OBJECTIVE – Identify all lines in the listing that include the word "axes", and copy them out.

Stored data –
::::
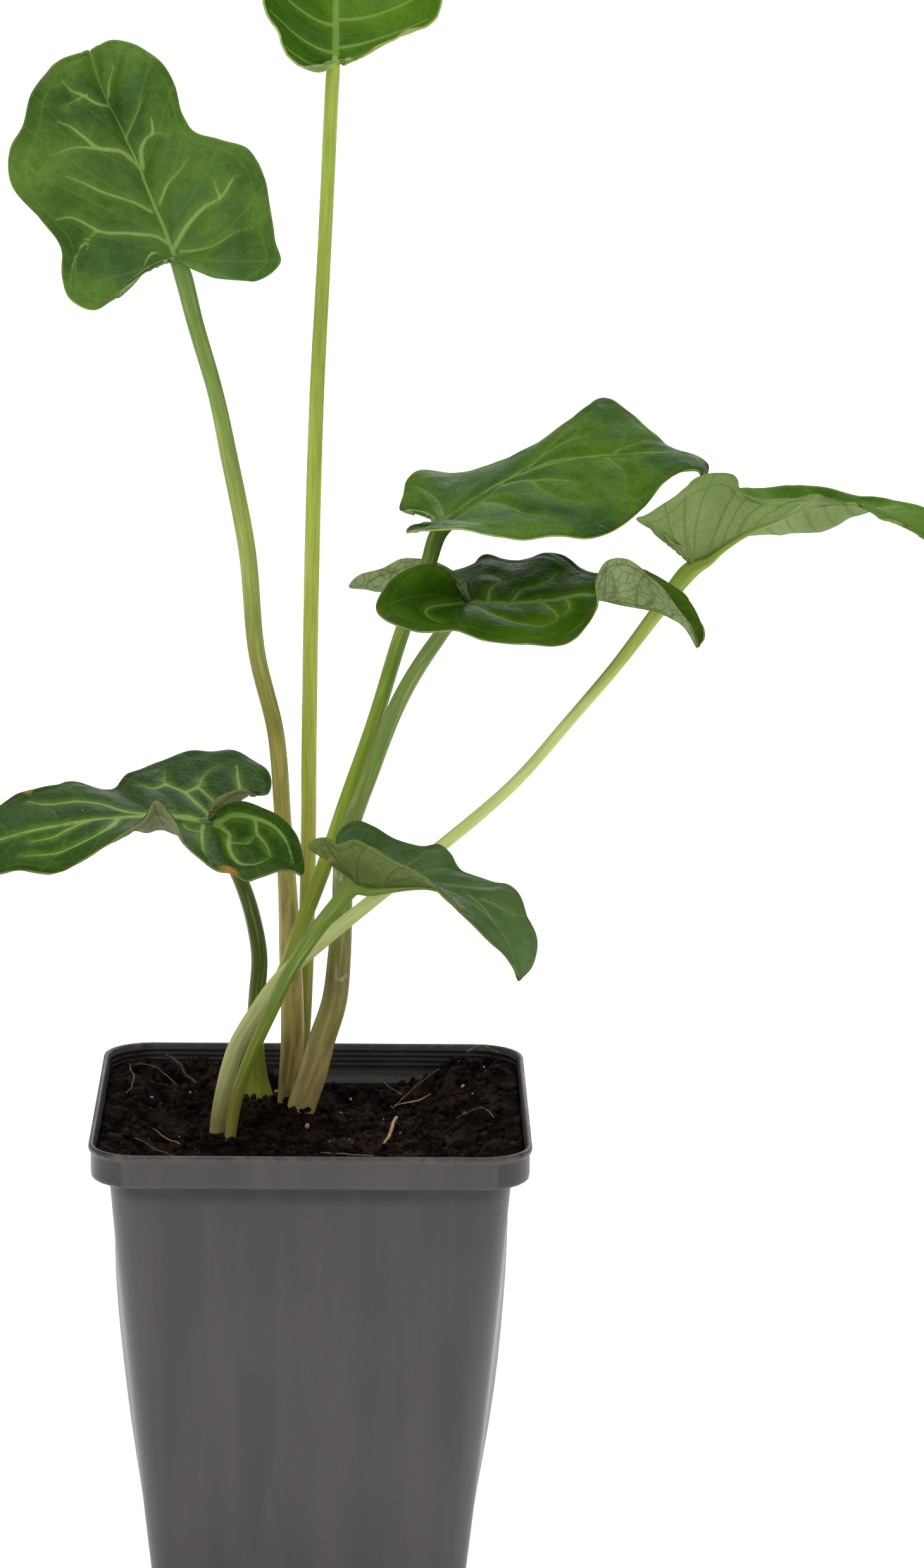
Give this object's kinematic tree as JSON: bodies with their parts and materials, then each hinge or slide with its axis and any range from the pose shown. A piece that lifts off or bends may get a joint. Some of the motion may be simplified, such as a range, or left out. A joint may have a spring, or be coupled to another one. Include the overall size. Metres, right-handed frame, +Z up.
{
  "type": "potted italian arum",
  "caption": "Italian arum with arrow-shaped leaves on long upright stalks, growing in a square plastic nursery pot filled with peat soil",
  "frame": {"origin": "middle of the underside of the pot", "axes": "+Z up; -Y is the front of the pot, +X its right"},
  "size_m": [0.2157, 0.1094, 0.3612],
  "materials": {
    "pot_plastic": "satin",
    "peat": "matte",
    "leaf": "satin",
    "dark_leaf": "satin",
    "stalk": "satin",
    "pale_stalk": "satin",
    "straw": "matte",
    "twig": "matte",
    "perlite": "matte",
    "pebble": "matte"
  },
  "bodies": {
    "root": {"nursery_pot": "pot_plastic", "soil": "peat", "petiole_upper_left": "stalk", "blade_upper_left": "leaf", "petiole_top": "stalk", "blade_top": "leaf", "petiole_upper_right": "stalk", "blade_upper_right": "leaf", "petiole_far_right": "pale_stalk", "blade_far_right": "leaf", "petiole_middle_right": "stalk", "blade_middle_right": "dark_leaf", "petiole_lower_right": "stalk", "blade_lower_right": "leaf", "petiole_lower_left": "stalk", "blade_lower_left": "dark_leaf", "straw": "straw", "bent_straw": "straw", "dark_twig": "twig", "pale_root": "straw", "perlite_grain_1": "perlite", "perlite_grain_2": "perlite", "perlite_grain_3": "perlite", "pebble_1": "pebble", "pebble_2": "pebble"}
  },
  "joints": []
}
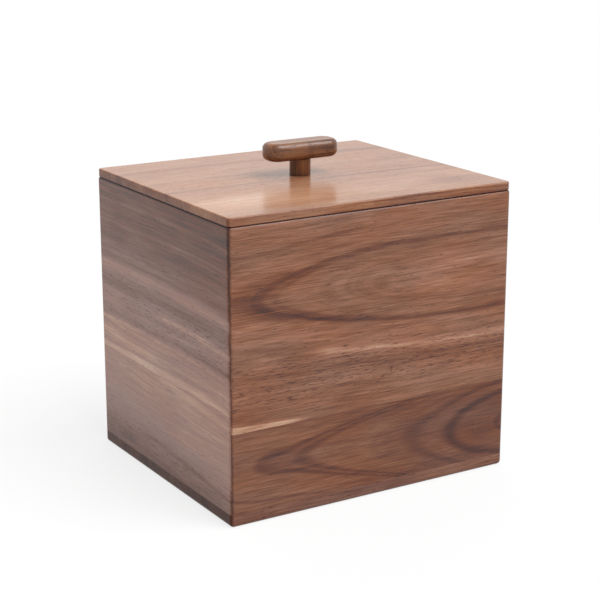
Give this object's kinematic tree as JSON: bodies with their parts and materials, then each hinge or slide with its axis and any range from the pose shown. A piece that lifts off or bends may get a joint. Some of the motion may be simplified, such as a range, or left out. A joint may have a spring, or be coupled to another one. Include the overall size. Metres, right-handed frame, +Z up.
{
  "type": "wooden spice box with lift-off lid",
  "caption": "Rectangular wooden kitchen box with mitred board walls, a glued base and a flat rebated lift-off lid with a T-shaped wooden handle in its centre.",
  "frame": {"origin": "centre of the base's underside, on the table", "axes": "+Z up, along the way the lid lifts; the wide front wall looks along -Y; +X to the right of someone facing the front"},
  "size_m": [0.15, 0.13, 0.1562],
  "materials": {
    "base_wood": "oiled and lacquered acacia, satin, dark end grain at the sides",
    "front_wood": "lacquered flat-sawn acacia, satin, wide arched grain",
    "side_wood": "lacquered acacia, satin, straight streaked grain",
    "lid_wood": "lacquered acacia, satin, fine straight grain",
    "handle_wood": "lacquered dark acacia, satin",
    "screw_steel": "zinc-plated steel"
  },
  "bodies": {
    "box": {"base_front_board": "base_wood", "base_back_board": "base_wood", "front_upper_board": "front_wood", "front_lower_board": "front_wood", "back_upper_board": "front_wood", "back_lower_board": "front_wood", "left_upper_board": "side_wood", "left_lower_board": "side_wood", "right_upper_board": "side_wood", "right_lower_board": "side_wood"},
    "lid": {"lid_front_board": "lid_wood", "lid_back_board": "lid_wood", "handle_stem": "handle_wood", "handle_bar": "handle_wood", "handle_screw": "screw_steel"}
  },
  "joints": [
    {"name": "lid_lift", "type": "slide", "parent": "box", "child": "lid", "axis": [0, 0, 1], "range_m": [0, 0.12]}
  ]
}
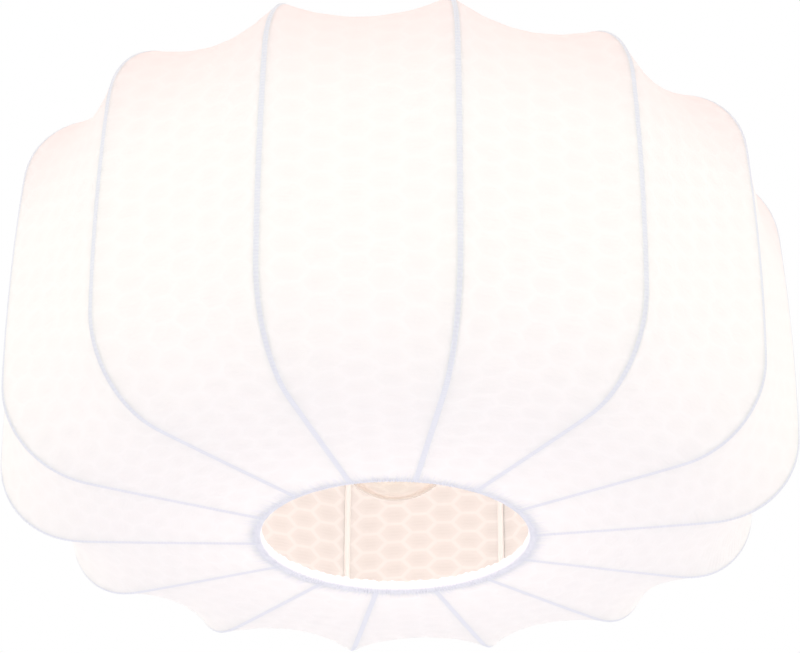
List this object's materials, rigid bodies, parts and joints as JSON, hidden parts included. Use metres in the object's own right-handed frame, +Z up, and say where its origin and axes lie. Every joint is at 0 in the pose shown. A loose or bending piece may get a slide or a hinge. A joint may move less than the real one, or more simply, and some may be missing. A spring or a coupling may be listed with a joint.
{
  "type": "ceiling lantern",
  "caption": "Round ceiling lantern with a stretched knit skin on bent wire ribs, a round bottom mouth, and a clear globe bulb hanging from a ceiling canopy.",
  "frame": {"origin": "middle of the ceiling bracket's top face, where the lantern meets the ceiling", "axes": "+Z up into the ceiling, along the lantern's axis; -Y towards the viewer, through the middle of panel_01; +X to the right"},
  "size_m": [0.6014, 0.5866, 0.314],
  "materials": {
    "knit_fabric": "matt stretch knit with a honeycomb pattern",
    "white_wire": "satin white lacquer",
    "white_steel": "satin white powder coat",
    "zinc_steel": "bright zinc plate",
    "brass": "plain brass",
    "nickel": "nickel plate",
    "cream_plastic": "moulded, fine grain",
    "ceramic": "white glaze",
    "clear_glass": "clear",
    "black_glass": "black vitrite",
    "filament": "warm phosphor",
    "brown_insulation": "satin",
    "blue_insulation": "satin"
  },
  "bodies": {
    "lantern": {"bottom_hem": "knit_fabric", "bottom_ring": "white_wire", "canopy": "white_steel", "canopy_nut_lower": "zinc_steel", "canopy_nut_upper": "zinc_steel", "ceiling_bracket": "zinc_steel", "centre_contact": "brass", "ceramic_base": "ceramic", "hub_nut": "zinc_steel", "hub_plate": "white_steel", "lampholder_cap": "cream_plastic", "lampholder_skirt": "cream_plastic", "lead_live": "brown_insulation", "lead_neutral": "blue_insulation", "panel_01": "knit_fabric", "panel_02": "knit_fabric", "panel_03": "knit_fabric", "panel_04": "knit_fabric", "panel_05": "knit_fabric", "panel_06": "knit_fabric", "panel_07": "knit_fabric", "panel_08": "knit_fabric", "panel_09": "knit_fabric", "panel_10": "knit_fabric", "panel_11": "knit_fabric", "panel_12": "knit_fabric", "panel_13": "knit_fabric", "panel_14": "knit_fabric", "rib_01": "white_wire", "rib_02": "white_wire", "rib_03": "white_wire", "rib_04": "white_wire", "rib_05": "white_wire", "rib_06": "white_wire", "rib_07": "white_wire", "rib_08": "white_wire", "rib_09": "white_wire", "rib_10": "white_wire", "rib_11": "white_wire", "rib_12": "white_wire", "rib_13": "white_wire", "rib_14": "white_wire", "spider_arm_1": "white_wire", "spider_arm_2": "white_wire", "spider_arm_3": "white_wire", "stem_tube": "zinc_steel", "terminal_block": "cream_plastic", "threaded_shell": "brass", "top_hem": "knit_fabric", "top_ring": "white_wire"},
    "bulb_tip": {"bulb_tip": "nickel"},
    "bulb": {"bulb_glass": "clear_glass", "bulb_cap": "nickel", "cap_insulator": "black_glass", "bulb_stem": "clear_glass", "bulb_filament": "filament"},
    "washer_right": {"canopy_washer_right": "zinc_steel"},
    "screw_right": {"canopy_screw_right": "brass"},
    "washer_left": {"canopy_washer_left": "zinc_steel"},
    "screw_left": {"canopy_screw_left": "brass"}
  },
  "joints": [
    {"name": "bulb_drop", "type": "slide", "parent": "lantern", "child": "bulb_tip", "axis": [0, 0, -1], "range_m": [0, 0.02177]},
    {"name": "bulb_turn", "type": "hinge", "parent": "bulb_tip", "child": "bulb", "pos_m": [0, 0, -0.1548], "axis": [0, 0, -1], "range_deg": [0, 2160]},
    {"name": "screw_out_right", "type": "slide", "parent": "lantern", "child": "washer_right", "axis": [1, 0, 0], "range_m": [0, 0.007]},
    {"name": "screw_turn_right", "type": "hinge", "parent": "washer_right", "child": "screw_right", "pos_m": [0.09, 0, -0.017], "axis": [1, 0, 0], "range_deg": [0, 3600]},
    {"name": "screw_out_left", "type": "slide", "parent": "lantern", "child": "washer_left", "axis": [-1, 0, 0], "range_m": [0, 0.007]},
    {"name": "screw_turn_left", "type": "hinge", "parent": "washer_left", "child": "screw_left", "pos_m": [-0.09, 0, -0.017], "axis": [-1, 0, 0], "range_deg": [0, 3600]}
  ],
  "couplings": [
    {"joint": "bulb_drop", "follows": "bulb_turn", "m_per_rad": 0.00057757},
    {"joint": "screw_turn_right", "follows": "screw_out_right", "rad_per_m": 8976},
    {"joint": "screw_turn_left", "follows": "screw_out_left", "rad_per_m": 8976}
  ]
}
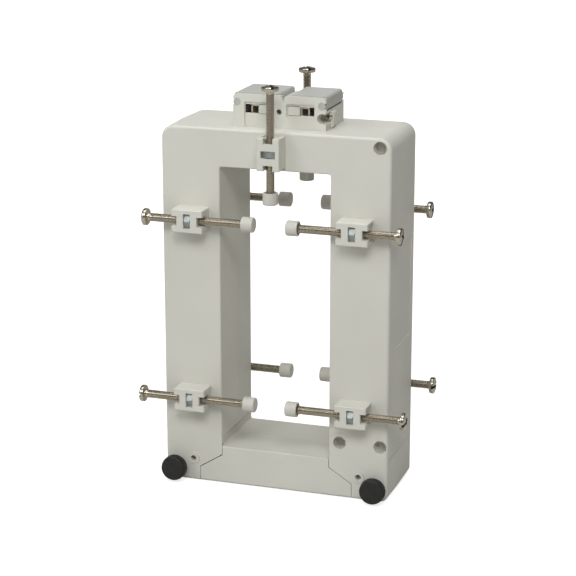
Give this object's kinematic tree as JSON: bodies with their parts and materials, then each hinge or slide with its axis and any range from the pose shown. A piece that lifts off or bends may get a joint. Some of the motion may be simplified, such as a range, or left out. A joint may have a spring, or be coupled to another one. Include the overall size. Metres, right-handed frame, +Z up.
{
  "type": "split-core current transformer",
  "caption": "Tall split-core current transformer with a rectangular busbar window, a removable yoke, clamp screws with plastic caps and a terminal block.",
  "frame": {"origin": "middle of the base face under the window, half way between the front and the back face", "axes": "+X to the right across the window, +Y from the front with the thumb screws to the back, +Z up from the base"},
  "size_m": [0.1974, 0.0934, 0.2927],
  "materials": {
    "housing": "matt",
    "cover": "matt",
    "cap": "satin",
    "knob": "matt",
    "nickel": "bright",
    "zinc": "satin",
    "brass": "satin",
    "core": "satin",
    "copper": "satin",
    "bobbin": "matt",
    "spring": "satin"
  },
  "bodies": {
    "housing": {"front_shell": "housing", "rear_shell": "housing", "yoke_front_shell": "housing", "yoke_rear_shell": "housing", "upper_core": "core", "yoke_core": "core", "left_bobbin": "bobbin", "right_bobbin": "bobbin", "left_winding": "copper", "right_winding": "copper", "left_lead": "copper", "right_lead": "copper", "winding_link": "copper", "yoke_spring": "spring", "terminal_base": "housing", "terminal_base_screws": "nickel", "left_entry_plug": "cap", "right_entry_plug": "cap", "left_terminal_cage": "zinc", "right_terminal_cage": "zinc", "clamp_nuts": "zinc", "thumb_screw_bushes": "brass"},
    "left_cover": {"left_terminal_cover": "cover"},
    "right_cover": {"right_terminal_cover": "cover"},
    "left_wire_clamp": {"left_terminal_screw": "nickel"},
    "right_wire_clamp": {"right_terminal_screw": "nickel"},
    "left_thumb_screw": {"left_thumb_knob": "knob", "left_thumb_stud": "nickel"},
    "right_thumb_screw": {"right_thumb_knob": "knob", "right_thumb_stud": "nickel"},
    "front_left_upper_clamp": {"front_left_upper_screw": "nickel", "front_left_upper_cap": "cap"},
    "front_left_lower_clamp": {"front_left_lower_screw": "nickel", "front_left_lower_cap": "cap"},
    "front_right_upper_clamp": {"front_right_upper_screw": "nickel", "front_right_upper_cap": "cap"},
    "front_right_lower_clamp": {"front_right_lower_screw": "nickel", "front_right_lower_cap": "cap"},
    "front_top_clamp": {"front_top_screw": "nickel", "front_top_cap": "cap"},
    "back_left_upper_clamp": {"back_left_upper_screw": "nickel", "back_left_upper_cap": "cap"},
    "back_left_lower_clamp": {"back_left_lower_screw": "nickel", "back_left_lower_cap": "cap"},
    "back_right_upper_clamp": {"back_right_upper_screw": "nickel", "back_right_upper_cap": "cap"},
    "back_right_lower_clamp": {"back_right_lower_screw": "nickel", "back_right_lower_cap": "cap"},
    "back_top_clamp": {"back_top_screw": "nickel", "back_top_cap": "cap"}
  },
  "joints": [
    {"name": "left_cover_hinge", "type": "hinge", "parent": "housing", "child": "left_cover", "pos_m": [-0.0304, 0, 0.2762], "axis": [0, -1, 0], "range_deg": [0, 100]},
    {"name": "right_cover_hinge", "type": "hinge", "parent": "housing", "child": "right_cover", "pos_m": [0.0304, 0, 0.2762], "axis": [0, 1, 0], "range_deg": [0, 100]},
    {"name": "left_wire_clamp_slide", "type": "slide", "parent": "housing", "child": "left_wire_clamp", "axis": [0, 0, -1], "range_m": [0, 0.0026]},
    {"name": "right_wire_clamp_slide", "type": "slide", "parent": "housing", "child": "right_wire_clamp", "axis": [0, 0, -1], "range_m": [0, 0.0026]},
    {"name": "left_thumb_screw_slide", "type": "slide", "parent": "housing", "child": "left_thumb_screw", "axis": [0, -1, 0], "range_m": [0, 0.01]},
    {"name": "right_thumb_screw_slide", "type": "slide", "parent": "housing", "child": "right_thumb_screw", "axis": [0, -1, 0], "range_m": [0, 0.01]},
    {"name": "front_left_upper_clamp_slide", "type": "slide", "parent": "housing", "child": "front_left_upper_clamp", "axis": [1, 0, 0], "range_m": [-0.0274, 0.009]},
    {"name": "front_left_lower_clamp_slide", "type": "slide", "parent": "housing", "child": "front_left_lower_clamp", "axis": [1, 0, 0], "range_m": [-0.0274, 0.009]},
    {"name": "front_right_upper_clamp_slide", "type": "slide", "parent": "housing", "child": "front_right_upper_clamp", "axis": [-1, 0, 0], "range_m": [-0.0274, 0.009]},
    {"name": "front_right_lower_clamp_slide", "type": "slide", "parent": "housing", "child": "front_right_lower_clamp", "axis": [-1, 0, 0], "range_m": [-0.0274, 0.009]},
    {"name": "front_top_clamp_slide", "type": "slide", "parent": "housing", "child": "front_top_clamp", "axis": [0, 0, -1], "range_m": [-0.015, 0.008]},
    {"name": "back_left_upper_clamp_slide", "type": "slide", "parent": "housing", "child": "back_left_upper_clamp", "axis": [1, 0, 0], "range_m": [-0.0274, 0.009]},
    {"name": "back_left_lower_clamp_slide", "type": "slide", "parent": "housing", "child": "back_left_lower_clamp", "axis": [1, 0, 0], "range_m": [-0.0274, 0.009]},
    {"name": "back_right_upper_clamp_slide", "type": "slide", "parent": "housing", "child": "back_right_upper_clamp", "axis": [-1, 0, 0], "range_m": [-0.0274, 0.009]},
    {"name": "back_right_lower_clamp_slide", "type": "slide", "parent": "housing", "child": "back_right_lower_clamp", "axis": [-1, 0, 0], "range_m": [-0.0274, 0.009]},
    {"name": "back_top_clamp_slide", "type": "slide", "parent": "housing", "child": "back_top_clamp", "axis": [0, 0, -1], "range_m": [-0.015, 0.008]}
  ]
}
::::
FULL OUTPUT –
  "frame": {"origin": "middle of the underside of the pot", "axes": "+Z up; -Y is the front of the pot, +X its right"},
  "frame": {"origin": "centre of the base's underside, on the table", "axes": "+Z up, along the way the lid lifts; the wide front wall looks along -Y; +X to the right of someone facing the front"},
List this object's materials, rigid bodies, parts and joints as JSON, hidden parts included. Use metres in the object's own right-handed frame, +Z up, and say where its origin and axes lie. Every joint is at 0 in the pose shown. A loose or bending piece may get a slide or a hinge. A joint may move less than the real one, or more simply, and some may be missing. A spring or a coupling may be listed with a joint.
  "frame": {"origin": "middle of the ceiling bracket's top face, where the lantern meets the ceiling", "axes": "+Z up into the ceiling, along the lantern's axis; -Y towards the viewer, through the middle of panel_01; +X to the right"},
  "frame": {"origin": "middle of the base face under the window, half way between the front and the back face", "axes": "+X to the right across the window, +Y from the front with the thumb screws to the back, +Z up from the base"},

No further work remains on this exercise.